For those seeking a countryside getaway without travelling too far from the bright lights, Khao Yai is an idyllic rural alternative to the popular Kanchanaburi, favoured for its tranquil River Kwai and proximity to Bangkok. From wildlife safaris and hiking to wine tasting, Khao Yai has a diversity of travel experiences.  A tropical haven of evergreen forests and rolling hills, Khao Yai is home to Thailand’s oldest national park and wine region.

 Tucked amid winding country roads and wildflower meadows, PB Valley is a picturesque vineyard, planation and horse farm. The pioneering family winery, located in the foothills of the mountains next to Khao Yai National Park, produces award-winning Cabernets and Pinot Noirs and offers glamping in luxury tepees with panoramic views. Just up the road from PB, GranMonte Estate is famous for its Syrahs and Chenin Blancs and has a Tuscan-style guesthouse and home-style food at its VinCotto Restaurant.

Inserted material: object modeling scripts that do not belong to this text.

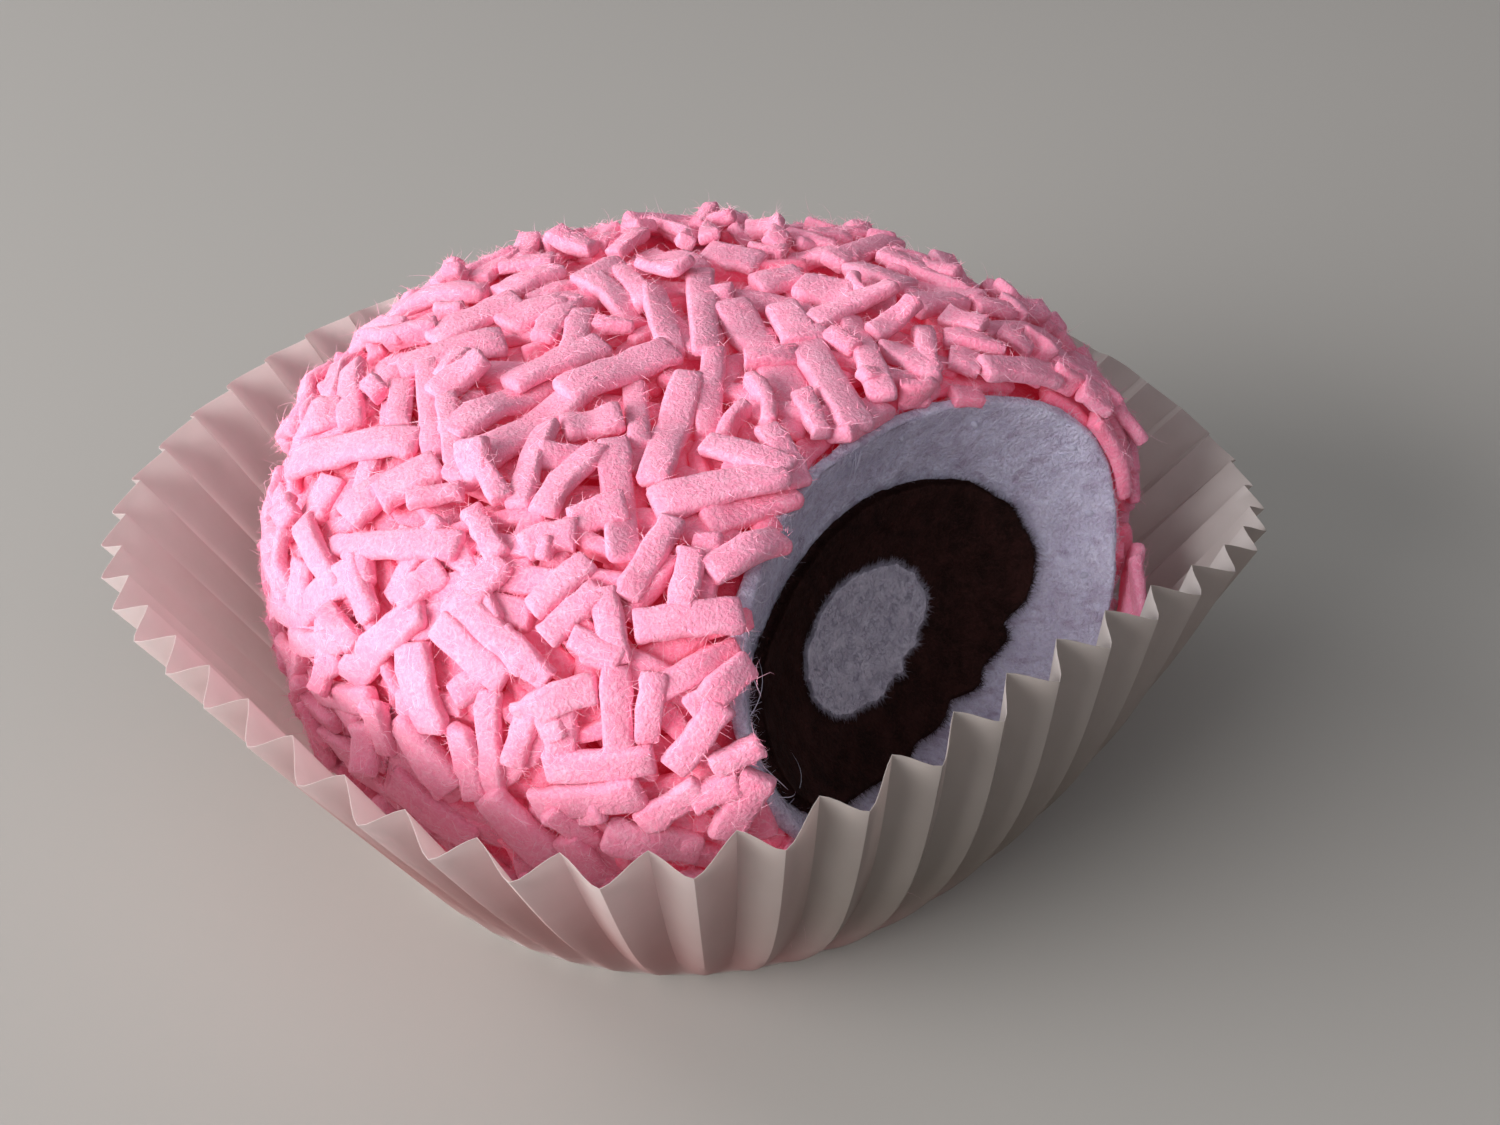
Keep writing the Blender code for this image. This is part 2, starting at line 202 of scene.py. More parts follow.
class ShaderSketch:
    """Adds and links the nodes of one material."""

    def __init__(self, name: str) -> None:
        """Start a material with a Principled shader.

        Args:
            name: the material's name.
        """
        self.material = bpy.data.materials.new(name)
        self.material.use_nodes = True
        self.tree = self.material.node_tree
        self.shader = self.tree.nodes["Principled BSDF"]
        self.output = self.tree.nodes["Material Output"]

    def add(self, kind: str, **inputs: object) -> bpy.types.Node:
        """Add a node and set its inputs by name, or link them when given a socket.

        Args:
            kind: the node's type name.
            **inputs: values or sockets, with underscores for spaces.

        Returns:
            The node.
        """
        node = self.tree.nodes.new(kind)
        for key, value in inputs.items():
            self.feed(node.inputs[key.replace("_", " ")], value)
        return node

    def feed(self, socket: Socket, value: object) -> None:
        """Link a socket to another, or set its value.

        Args:
            socket: the input.
            value: a number, a colour or another node's output.
        """
        if isinstance(value, Socket):
            self.tree.links.new(value, socket)
        else:
            socket.default_value = value

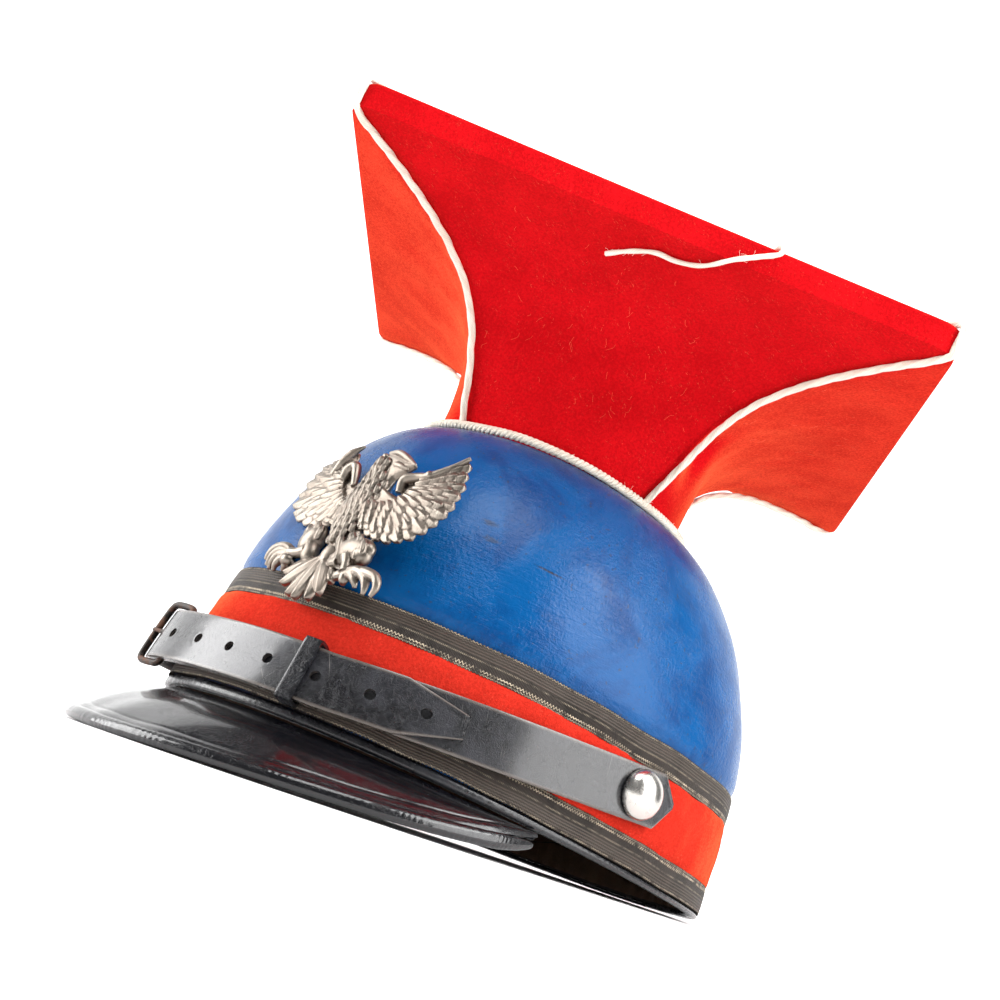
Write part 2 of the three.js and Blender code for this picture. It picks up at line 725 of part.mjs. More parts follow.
// A loop round both straps, with a rectangular section.
function keeper() {
  const { middle, along, across, out } = strapFrame(KEEPER.angle, underClearance(KEEPER.angle));
  const halfInside = STRAP.width / 2 + KEEPER.clearance;
  const floor = -GAP;
  const roof = 2 * STRAP.thickness + 2 * GAP;
  const loops = [];
  for (const [side, level] of [[-1, floor], [1, floor], [1, roof], [-1, roof]]) {
    const outwards = level === floor ? -KEEPER.thickness : KEEPER.thickness;
    const corner = (grow, shift) =>
      middle
        .clone()
        .addScaledVector(across, side * (halfInside + grow * KEEPER.thickness))
        .addScaledVector(out, level + grow * outwards)
        .addScaledVector(along, (shift * KEEPER.width) / 2);
    loops.push([corner(0, -1), corner(0, 1), corner(1, 1), corner(1, -1)]);
  }
  return barBody(loops, true);
}

// The buckle's two bars: the left strap ends at the near one, the right strap passes over it and then
// under the far one.
function buckleBar(angle, lift) {
  const { middle, across, out } = strapFrame(angle, underClearance(angle));
  return { middle: middle.addScaledVector(out, lift), across, out };
}

const nearBar = () => buckleBar(BUCKLE.nearAngle, STRAP.thickness / 2 - GAP);
const farBar = () => {
  const strapTop = overClearance(BUCKLE.farAngle) - underClearance(BUCKLE.farAngle) + STRAP.thickness;
  return buckleBar(BUCKLE.farAngle, strapTop + GAP + BUCKLE.wire);
};

function bucklePin(radius) {
  const near = nearBar();
  const far = farBar();
  const end = far.middle.addScaledVector(far.out, BUCKLE.wire);
  const sides = 8;
  return cordBody(new THREE.LineCurve3(near.middle, end), radius, sides, 1);
}

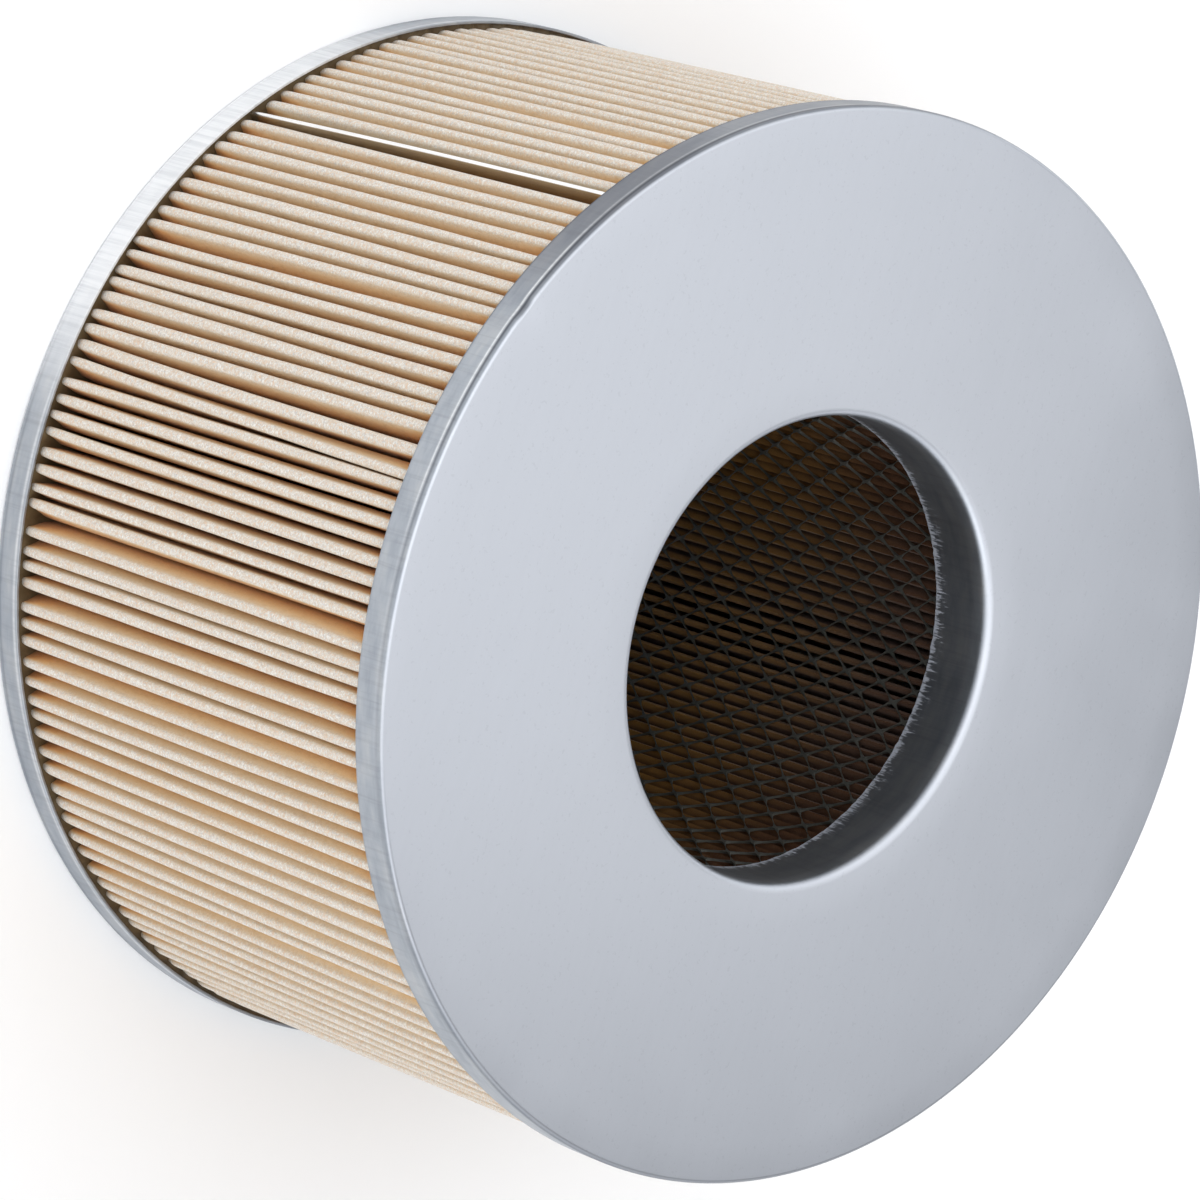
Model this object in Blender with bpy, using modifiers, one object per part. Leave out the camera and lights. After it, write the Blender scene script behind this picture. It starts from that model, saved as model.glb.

Palio Village in Khao Yai (Shutterstock)

Nearby, beside the giant white Buddha sitting on the mountainside above Wat Thep Phithak Punnaram temple, the Art Floating Market is a peaceful stopover filled with streams, ponds, gardens, galleries, cafes and restaurants. Alternatively, the hill-hidden Khao Yai Art Museum is a much-buzzed-about modern art gallery and sculpture garden packed with work from leading Thai artists. Another curious attraction is Palio Village, an Italianate enclave of cafes, bar and boutiques in baroque-style buildings along cobbled lanes and manicured gardens.